For ten years he was a visiting lecturer in maritime law at the City University in London, and since leaving practice as a solicitor in 2013 he has devoted time to industry training in the environmental aspects of shipping. He continues to provide consultancy advice to shipowners and insurers, both individually in specific incidents and collectively on matters of general industry concern. By 2022 had been involved in over 75 serious incidents in 40 countries.

He was general editor of Liability for Damage to the Marine Environment (LLP, 1993), and the first edition of Shipping and the Environment (LLP, 1998), written with Charles B. Anderson, was quickly acclaimed as the leading text. In this new edition he draws on experience of most major events in this field from its first beginnings to the present day.

Charles B. Anderson comes from a family with long maritime traditions. His father, Commodore John W. Anderson, was for many years master of the Blue Riband superliner United States, and he himself holds the rank of Commander in the US Naval Reserve. He was educated at Columbia College and graduated in law from Columbia Law School, where he later taught admiralty law. He received a master’s degree from Princeton University and was a George C. Marshall fellow at the University of Copenhagen under a grant from the American Scandinavian Foundation.

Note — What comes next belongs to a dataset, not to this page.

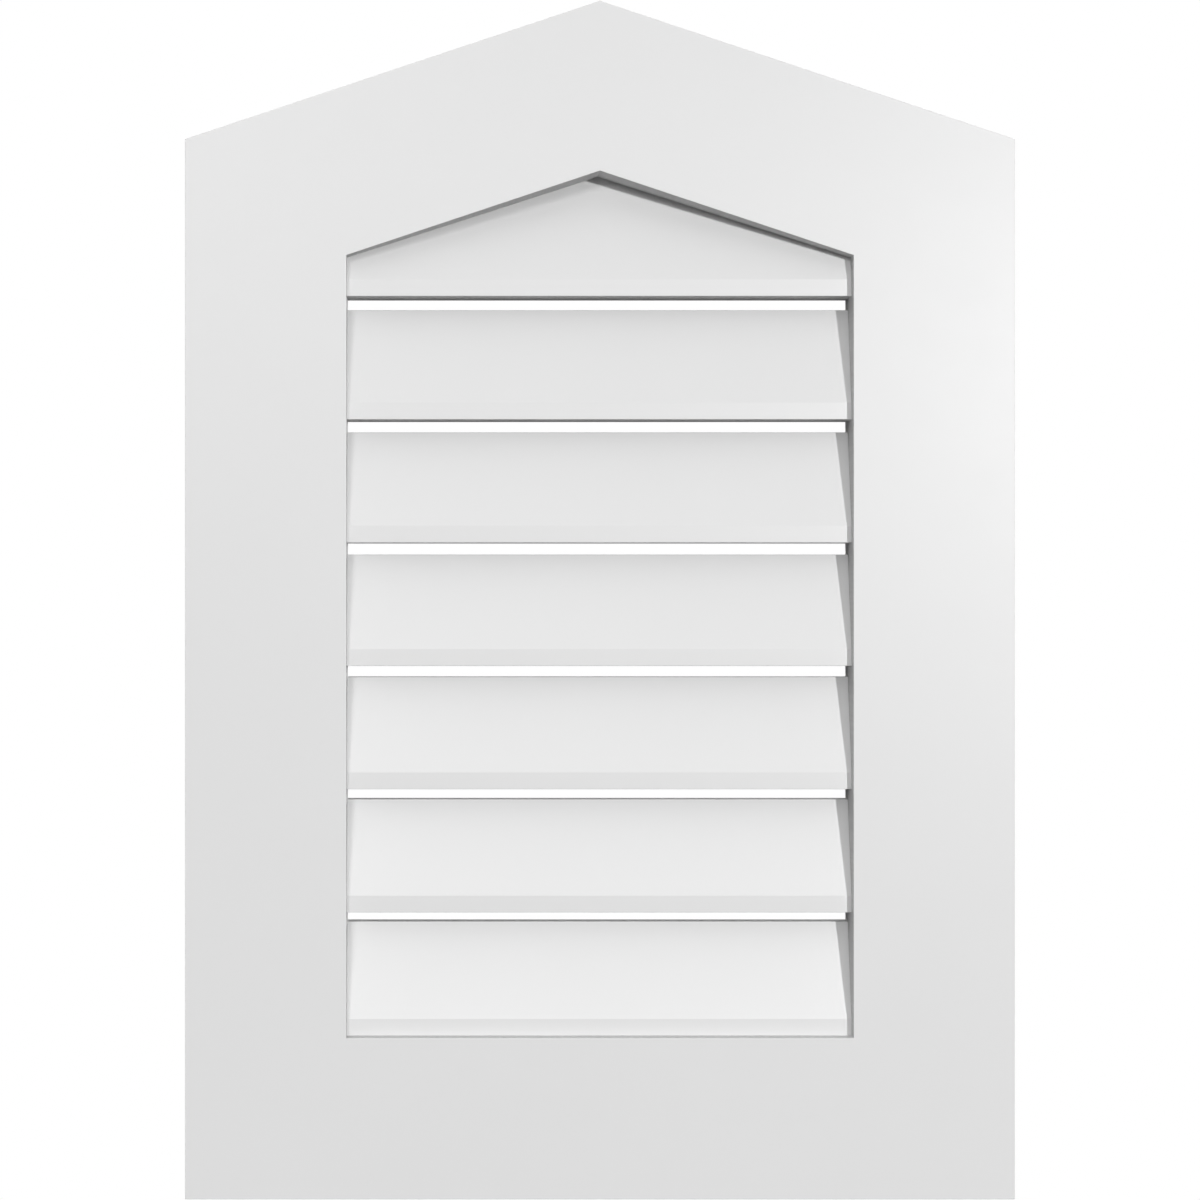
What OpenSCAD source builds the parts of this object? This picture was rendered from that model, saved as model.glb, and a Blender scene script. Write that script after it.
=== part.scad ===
// Peaked gable vent in cellular PVC: a mitred flat board frame with a bank of bevelled louvers.
// The vent stands as it hangs on a wall. Its back lies in the plane Y = 0 and its front faces -Y.
// The origin is the middle of the back's bottom edge.

/* [Overall] */
// Width over the two stiles
vent_w = 457.2; // [360:0.1:760]
// Height from the bottom edge to the peak
vent_h = 660.4; // [520:0.1:1200]
// Rise of the roof line for each 12 of run
pitch_rise = 4; // [2:0.5:12]

/* [Frame boards] */
// Width of every frame board
board_w = 88.9; // [40:0.1:130]
// Thickness of the frame boards
board_t = 25.4; // [20:0.05:38.1]

/* [Louvers] */
// Number of louvers, with the peaked one
louver_count = 7; // [4:1:10]
// Thickness of the louver board at its nose
louver_t = 19.05; // [14:0.05:20]
// Thickness left at the louver's top edge
crest_t = 7.9; // [5:0.05:12]
// Height of the plumb nose
nose_h = 9.3; // [4:0.1:16]
// Height of the open slot between two louvers
slot_h = 6.35; // [3:0.05:12]

/* [Hidden] */
// Run that the rise of the roof line is given for
pitch_run = 12;
// How far a louver blank runs past the opening before it is cut to fit
blank_overrun = 1;

// The opening that the frame boards leave
roof_slope = pitch_rise / pitch_run;
roof_angle = atan(roof_slope);
half_w = vent_w / 2;
opening_half_w = half_w - board_w;
shoulder_z = vent_h - half_w * roof_slope;
opening_peak_z = vent_h - board_w / cos(roof_angle);
opening_shoulder_z = opening_peak_z - opening_half_w * roof_slope;
sill_z = board_w;

// The louvers share the height from the sill to the opening's peak equally
louver_step = (opening_peak_z - sill_z) / louver_count;
louver_h = louver_step - slot_h;
bevel_slope = (louver_t - crest_t) / (louver_h - nose_h);
last_louver = louver_count - 1;

pvc_white = "#ebebeb";

// Corners of the outline and of the opening, as [x, z]
function outer_foot(side) = [side * half_w, 0];
function outer_shoulder(side) = [side * half_w, shoulder_z];
function inner_foot(side) = [side * opening_half_w, sill_z];
function inner_shoulder(side) = [side * opening_half_w, opening_shoulder_z];
outer_peak = [0, vent_h];
inner_peak = [0, opening_peak_z];

// A plate standing on the wall plane, from an outline drawn as [x, z]
module wall_plate(outline, thickness) {
    rotate([90, 0, 0])
        linear_extrude(height = thickness)
            polygon(outline);
}

// Frame boards, mitred where two of them meet
module frame_board(outline) {
    color(pvc_white) wall_plate(outline, board_t);
}

module bottom_rail() {
    frame_board([outer_foot(-1), outer_foot(1), inner_foot(1), inner_foot(-1)]);
}

module stile(side) {
    frame_board([outer_foot(side), outer_shoulder(side), inner_shoulder(side), inner_foot(side)]);
}

module rake_board(side) {
    frame_board([outer_shoulder(side), outer_peak, inner_peak, inner_shoulder(side)]);
}

// The opening as a solid, which every louver is cut to
module opening_block() {
    translate([0, blank_overrun, 0])
        wall_plate(
            [inner_foot(-1), inner_foot(1), inner_shoulder(1), inner_peak, inner_shoulder(-1)],
            board_t + 2 * blank_overrun
        );
}

// A louver blank of height h: flat back, plumb nose and bevelled face, drawn as [y, z]
module louver_blank(h) {
    top_t = louver_t - (h - nose_h) * bevel_slope;
    rotate([90, 0, 90])
        linear_extrude(height = 2 * (opening_half_w + blank_overrun), center = true)
            polygon([[0, 0], [-louver_t, 0], [-louver_t, nose_h], [-top_t, h], [0, h]]);
}

// Louver by its place from the top, where place 0 fills the peak and has no slot over it
module louver(place) {
    h = place == 0 ? louver_step + blank_overrun : louver_h;
    color(pvc_white)
        intersection() {
            translate([0, 0, sill_z + (last_louver - place) * louver_step])
                louver_blank(h);
            opening_block();
        }
}

bottom_rail();
stile(-1);  // left_stile
stile(1);  // right_stile
rake_board(-1);  // left_rake_board
rake_board(1);  // right_rake_board
louver(0);  // peak_louver
for (i = [1:last_louver])
    louver(i);
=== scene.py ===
import math

import bmesh
import bpy
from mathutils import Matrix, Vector


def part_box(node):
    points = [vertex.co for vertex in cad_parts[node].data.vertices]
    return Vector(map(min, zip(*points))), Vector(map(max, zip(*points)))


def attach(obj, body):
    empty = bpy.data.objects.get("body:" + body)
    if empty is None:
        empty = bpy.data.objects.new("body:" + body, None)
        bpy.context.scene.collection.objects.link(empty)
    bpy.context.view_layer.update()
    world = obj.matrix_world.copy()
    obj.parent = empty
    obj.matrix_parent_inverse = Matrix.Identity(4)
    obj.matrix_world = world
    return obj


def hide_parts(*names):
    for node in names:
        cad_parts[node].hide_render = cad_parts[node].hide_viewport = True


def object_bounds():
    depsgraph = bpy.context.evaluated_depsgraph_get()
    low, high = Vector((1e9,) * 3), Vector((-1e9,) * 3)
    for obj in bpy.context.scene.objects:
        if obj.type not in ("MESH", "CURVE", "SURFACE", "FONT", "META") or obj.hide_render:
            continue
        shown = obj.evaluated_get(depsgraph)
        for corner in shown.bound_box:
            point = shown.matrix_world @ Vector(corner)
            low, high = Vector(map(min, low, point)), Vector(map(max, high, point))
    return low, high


bl_info = {
    "name": "Peaked Gable Vent",
    "version": (1, 0, 0),
    "blender": (4, 5, 0),
    "location": "View3D > Sidebar > Gable Vent",
    "description": "Dresses a cellular PVC gable vent and lights it as a product picture",
    "category": "Object",
}

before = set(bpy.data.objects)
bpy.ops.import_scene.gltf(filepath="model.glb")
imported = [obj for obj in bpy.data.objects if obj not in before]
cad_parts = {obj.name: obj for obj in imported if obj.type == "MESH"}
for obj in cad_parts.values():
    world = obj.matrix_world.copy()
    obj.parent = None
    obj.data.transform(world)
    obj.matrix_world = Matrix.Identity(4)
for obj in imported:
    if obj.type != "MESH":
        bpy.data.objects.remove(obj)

# Lengths are in metres
MM = 0.001
INCH = 25.4 * MM
BODY = "root"

BOARDS = ("bottom_rail", "left_stile", "right_stile", "left_rake_board", "right_rake_board")
LOUVERS = tuple(sorted(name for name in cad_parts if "louver" in name))
CAD_LOW, CAD_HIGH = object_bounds()
MIDDLE = (CAD_LOW + CAD_HIGH) / 2
FRONT_Y, BACK_Y = CAD_LOW.y, CAD_HIGH.y

# Corners closer than this are one corner, and faces that turn less than this are one flat face
WELD = 0.001 * MM
FLAT_TURN = math.radians(0.5)
# An edge is level when more than this share of its direction lies along X
LEVEL_SHARE = 0.99
# A face looks out, to the front or the back, when more than this share of its normal lies along Y. The
# bevelled faces lean so little that they do too.
LOOKS_OUT_SHARE = 0.9
# An eased edge is a quarter round in three strips
ARRIS_STRIPS = 3
ROUND_PROFILE = 0.5

# The two finishes, in the order of every piece's materials
SKIN = "cellular_pvc_extruded_skin"
# The sawn finish is matt foam, greyer than the skin as painted shade for the opening's walls, ceilings
# and sill
SAWN_AND_SHADE = "cellular_pvc_sawn_edge"
FINISHES = (SKIN, SAWN_AND_SHADE)
PVC_IOR = 1.5
# What noise in space and noise along a line mostly keep to
SPACE_NOISE = {"From Min": 0.3, "From Max": 0.7}
LINE_NOISE = {"From Min": 0.25, "From Max": 0.75}
WHITE = (1, 1, 1, 1)

# The floor reaches this far each way, and this share of it is glow for the eye in place of paint
FLOOR_REACH = 1.8
FLOOR_GLOW = 0.8
# Distant lamps light the same from any distance, so this only keeps them clear of the vent
LAMP_STAND_OFF = 3
# Degrees right of the front, degrees up, degrees across, and the name of its strength in StudioLight.
# The key lamp is where the right stile's shadow on the louvers ends as it does in the photograph.
LAMPS = {
    "key_lamp": (21.6, 6.3, 0.6, "key"),
    "overhead_lamp": (0, 70, 68, "overhead"),
    "upper_left_lamp": (-12, 16, 14, "upper_left"),
    "left_lamp": (-60, 25, 60, "left"),
    "front_lamp": (2, 9, 14, "front"),
    "back_lamp": (158, 6, 10, "back"),
    "left_edge_lamp": (-95, 15, 10, "sides"),
    "right_edge_lamp": (95, 15, 10, "sides"),
}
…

From 1998 to 2021 he was Senior Vice President and Head of Office of Skuld North America, New York-based representatives of Assuranceforeningen Skuld, a leading Protection and Indemnity Club with particular expertise in marine casualty and pollution cases. Previously he was a partner in Holland & Knight, an internationally recognized maritime and transportation law firm which he joined in 1980, and where he specialized in admiralty and environmental law. He has represented shipowners, charterers, P&I Clubs and other marine insurers in numerous well-known maritime casualty and pollution cases, and has written and lectured extensively on marine pollution. He is a former chairman of the US Maritime Law Association’s Committee on the CMI and a member of its Marine Ecology Committee. In 1998 he was elected a titulary member of the CMI in recognition of his work in the area of international shipping and environmental law. In 2010 he testified before the US Congress on behalf of the International Group of P&I Clubs on liability and financial responsibility following the Deepwater Horizon oil spill. He remains active in the maritime industry as a member of the Society of Maritime Arbitrators in New York and a consultant on marine casualties and pollution.

Jonathan Hare first entered the maritime field in 1989 on joining the Legal Department of Assuranceforeningen Skuld, a P&I Club in the International Group of P&I Clubs. He spent the next thirty years based at the Club’s head office in Oslo in a variety of largely claims-related roles, culminating in appointment as General Counsel in 2012. He has served as a Special Advisor to Skuld since entering into semi-retirement in 2020.

He gained considerable experience of major tanker spills as a result of handling claims resulting from the Braer and Sea Empress incidents in the 1990s, during the course of which he worked in close co-operation with the IOPC Funds and ITOPF. For the last twenty years of his career, he contributed significantly to the work of the International Group of P&I Clubs, participating in many Committees and Working Groups, in particular as a member of the Pollution and Salvage Committees, and served as chairman of the Compulsory Insurance Committee for fifteen years.

His experience of major casualties and participation in the work of the International Group led to regular contact with intergovernmental organisations, including the IMO, IOPC Funds and International Labour Organisation, and participation in meetings of their governing bodies. He also played an active part in the resolution of the financial security issues arising out of implementation of the Bunkers, Wreck Removal and Maritime Labour Conventions, and the Athens Protocol on Passenger Liabilities. This work entailed close liaison with industry bodies such as the International Chamber of Shipping.

He was a member of the INTERTANKO Documentary Committee for many years and part of the Norwegian delegation to the BIMCO Documentary Committee. He also served as a Director of the Board of ITOPF and a member of the ITOPF Advisory Committee.